Of course, ballot position is only important if your candidate’s name is actually on the ballot. Given that successful write-in candidacies are almost as rare as free and fair elections in North Korea, it’s practically impossible to win an election without having your name appear on the official ballot. In most states candidates who are not supported by an established or recognized political party face tougher informal, if not formal, hurdles. In New Jersey, for example, the petition-gathering and filing requirements for major party and nonmajor party candidates are substantially equal in law but not necessarily equal in practice. In reality, major party candidates enjoy a distinct organizational advantage in obtaining petition signatures, not to mention more convenient access to legal and other resources necessary to challenge or defend the validity of petitions and otherwise maintain compliance with the elections law.
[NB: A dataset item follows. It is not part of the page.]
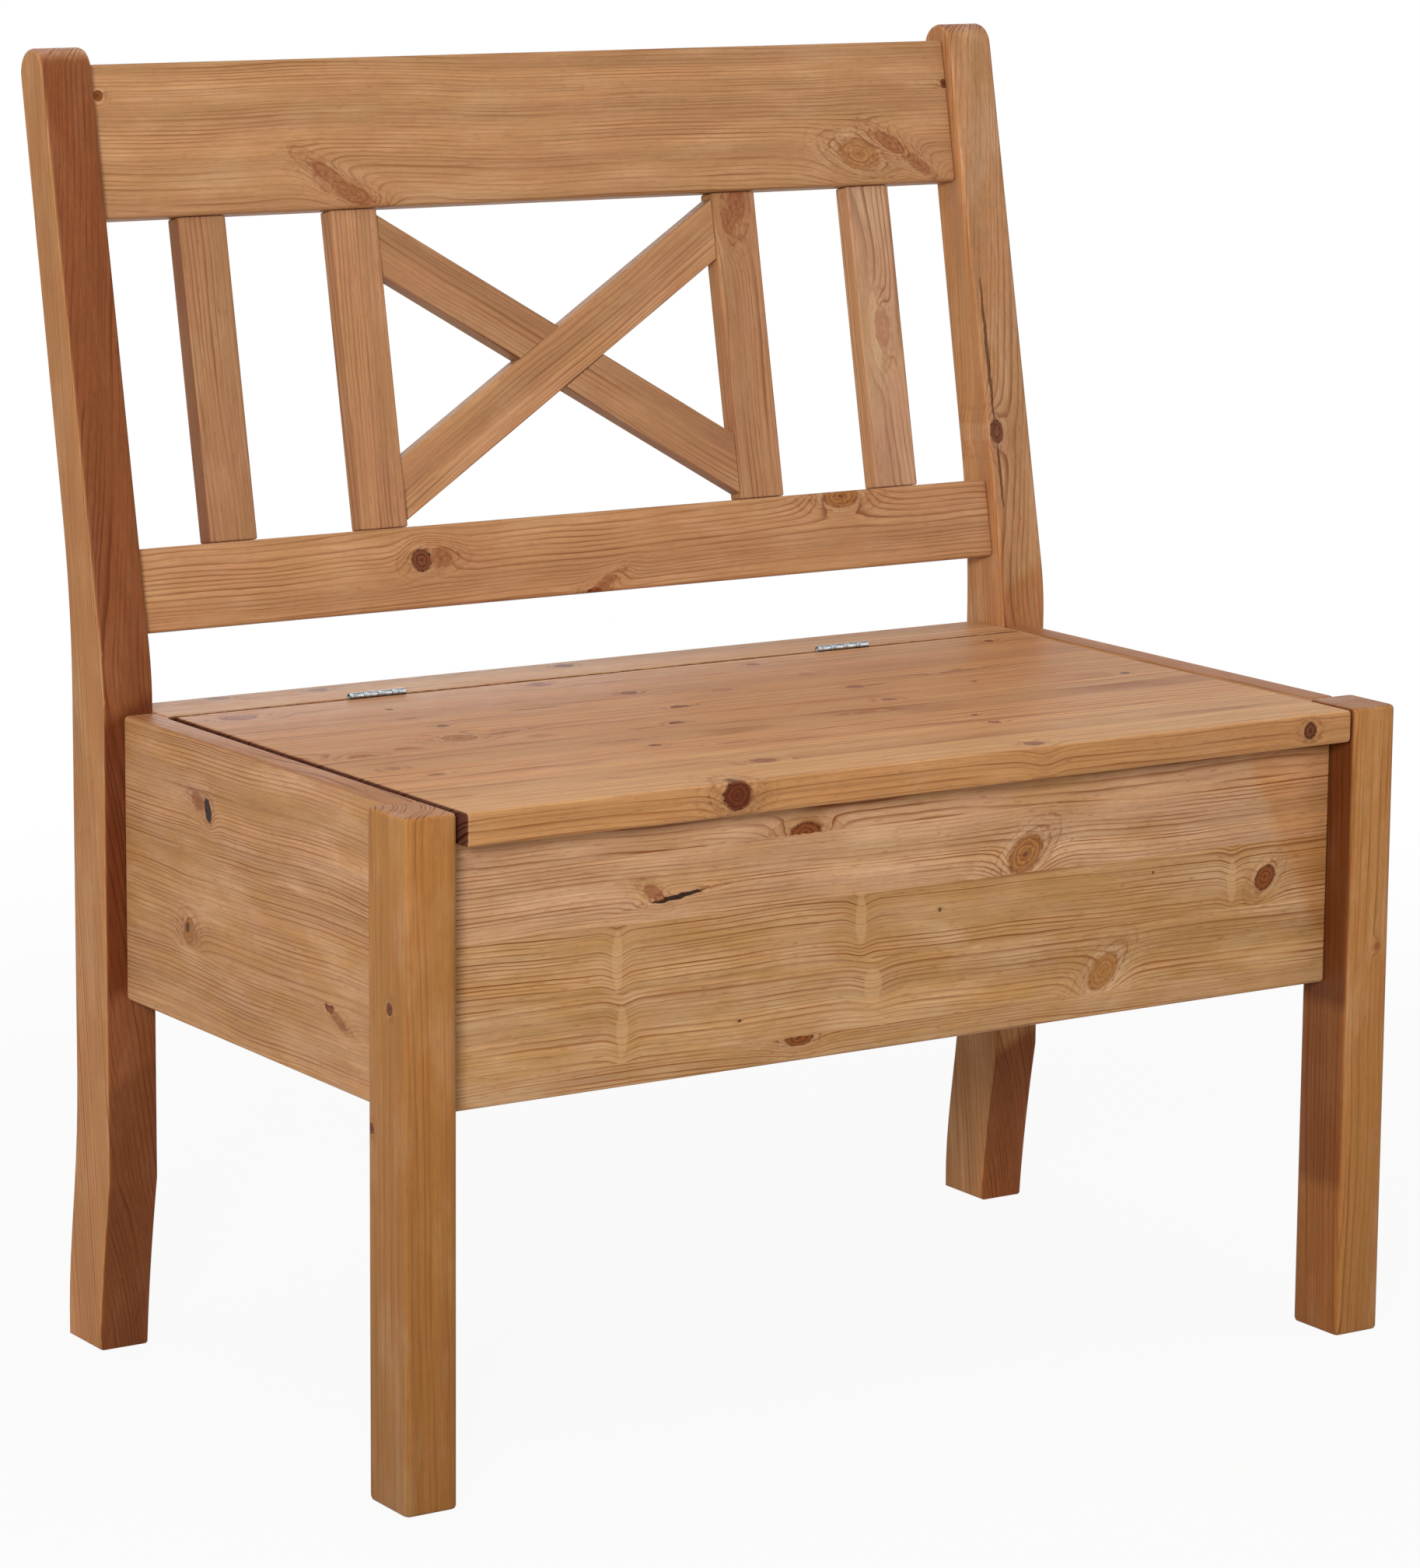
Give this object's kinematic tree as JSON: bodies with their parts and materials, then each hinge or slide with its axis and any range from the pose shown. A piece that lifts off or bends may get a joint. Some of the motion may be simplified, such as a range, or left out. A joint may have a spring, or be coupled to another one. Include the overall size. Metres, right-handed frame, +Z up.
{
  "type": "settle bench",
  "caption": "Pine settle bench with a storage chest under a hinged lid and a raked back of rails, slats and a crossed brace.",
  "frame": {"origin": "middle of the bench's bounding box, at the floor", "axes": "+X along the bench to the right as seen from the front, +Y from the front to the back, +Z up"},
  "size_m": [0.85, 0.5658, 0.96],
  "materials": {
    "stained_pine": "satin lacquer over honey-brown stain",
    "stained_pine_post": "satin lacquer over honey-brown stain, darker planks",
    "stained_pine_slat": "satin lacquer over honey-brown stain",
    "stained_pine_seat": "satin lacquer over honey-brown stain",
    "plain_pine": "planed, thinly lacquered",
    "beech": "turned, unfinished",
    "zinc_steel": "bright zinc plate"
  },
  "bodies": {
    "frame": {"front_leg_left": "stained_pine", "front_leg_right": "stained_pine", "rear_post_left": "stained_pine_post", "rear_post_right": "stained_pine_post", "side_panel_left": "stained_pine", "side_panel_right": "stained_pine", "front_panel": "stained_pine", "back_panel": "stained_pine", "rear_seat_board": "stained_pine_seat", "chest_floor": "plain_pine", "floor_cleat_front": "plain_pine", "floor_cleat_rear": "plain_pine", "floor_cleat_left": "plain_pine", "floor_cleat_right": "plain_pine", "bottom_rail": "stained_pine", "top_rail": "stained_pine", "slat_outer_left": "stained_pine_slat", "slat_inner_left": "stained_pine_slat", "slat_inner_right": "stained_pine_slat", "slat_outer_right": "stained_pine_slat", "brace_rising": "stained_pine_slat", "brace_falling": "stained_pine_slat", "hinge_fixed_leaf_left": "zinc_steel", "hinge_fixed_leaf_right": "zinc_steel", "hinge_pin_left": "zinc_steel", "hinge_pin_right": "zinc_steel", "hinge_screw_fixed_left_1": "zinc_steel", "hinge_screw_fixed_left_2": "zinc_steel", "hinge_screw_fixed_right_1": "zinc_steel", "hinge_screw_fixed_right_2": "zinc_steel", "dowel_side_panel_front_1_left": "beech", "dowel_side_panel_front_2_left": "beech", "dowel_side_panel_rear_1_left": "beech", "dowel_side_panel_rear_2_left": "beech", "dowel_front_panel_1_left": "beech", "dowel_front_panel_2_left": "beech", "dowel_back_panel_1_left": "beech", "dowel_back_panel_2_left": "beech", "dowel_side_panel_front_1_right": "beech", "dowel_side_panel_front_2_right": "beech", "dowel_side_panel_rear_1_right": "beech", "dowel_side_panel_rear_2_right": "beech", "dowel_front_panel_1_right": "beech", "dowel_front_panel_2_right": "beech", "dowel_back_panel_1_right": "beech", "dowel_back_panel_2_right": "beech"},
    "lid": {"lid": "stained_pine_seat", "lid_batten_left": "plain_pine", "lid_batten_right": "plain_pine", "batten_screw_left_1": "zinc_steel", "batten_screw_left_2": "zinc_steel", "batten_screw_right_1": "zinc_steel", "batten_screw_right_2": "zinc_steel", "hinge_lid_leaf_left": "zinc_steel", "hinge_lid_leaf_right": "zinc_steel", "hinge_screw_lid_left_1": "zinc_steel", "hinge_screw_lid_left_2": "zinc_steel", "hinge_screw_lid_right_1": "zinc_steel", "hinge_screw_lid_right_2": "zinc_steel"}
  },
  "joints": [
    {"name": "lid_hinge", "type": "hinge", "parent": "frame", "child": "lid", "pos_m": [0, 0.1366, 0.4836], "axis": [-1, 0, 0], "range_deg": [0, 105]}
  ]
}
The issue of ballot access leads to the related matter of multiparty nominations. In a deliberate reaction to the rise of significant third parties in the late 19th century, a large majority of states including New Jersey adopted “anti-fusion” laws that prohibit multiparty nominations (that is, candidates nominated by more than one party). (2) This makes it much more difficult for new parties to build organizational strength and influence elections by nominating or “cross-endorsing” established parties’ candidates. (3)
Finally, what about the administration and oversight of elections themselves? Most states give the two established national parties de facto control over the conduct of elections. Under New Jersey law, for example, each county has a board of elections made up of an equal number of Republicans and Democrats who exercise jurisdiction over such matters as recruiting, training, supervising, and appointing poll workers and receiving, canvassing, and counting paper ballots. Independent or third-party candidates might be excused for regarding this as a less-than-welcoming environment.
As the foregoing examples demonstrate, law and practice in New Jersey and elsewhere strongly favor the two major parties’ continued organizational hegemony. At the same time, however, the traditional two-party system is clearly losing popular confidence if not breaking down altogether. If the emergence of viable new party is unlikely, it’s fair to ask: what lies ahead?
Example from Democratic-Republican Organization of New Jersey v. Guadagno, N.J. Super, Docket No. A-0 (2015).
By contrast, New York allows multi-party nominations. Combined with a law that allocates a recurring ballot line to any political party whose nominee for governor received at least 50,000 votes on that party’s ballot line in the last gubernatorial election, this has led to a lively and ideologically diverse array of parties on New York’s ballot.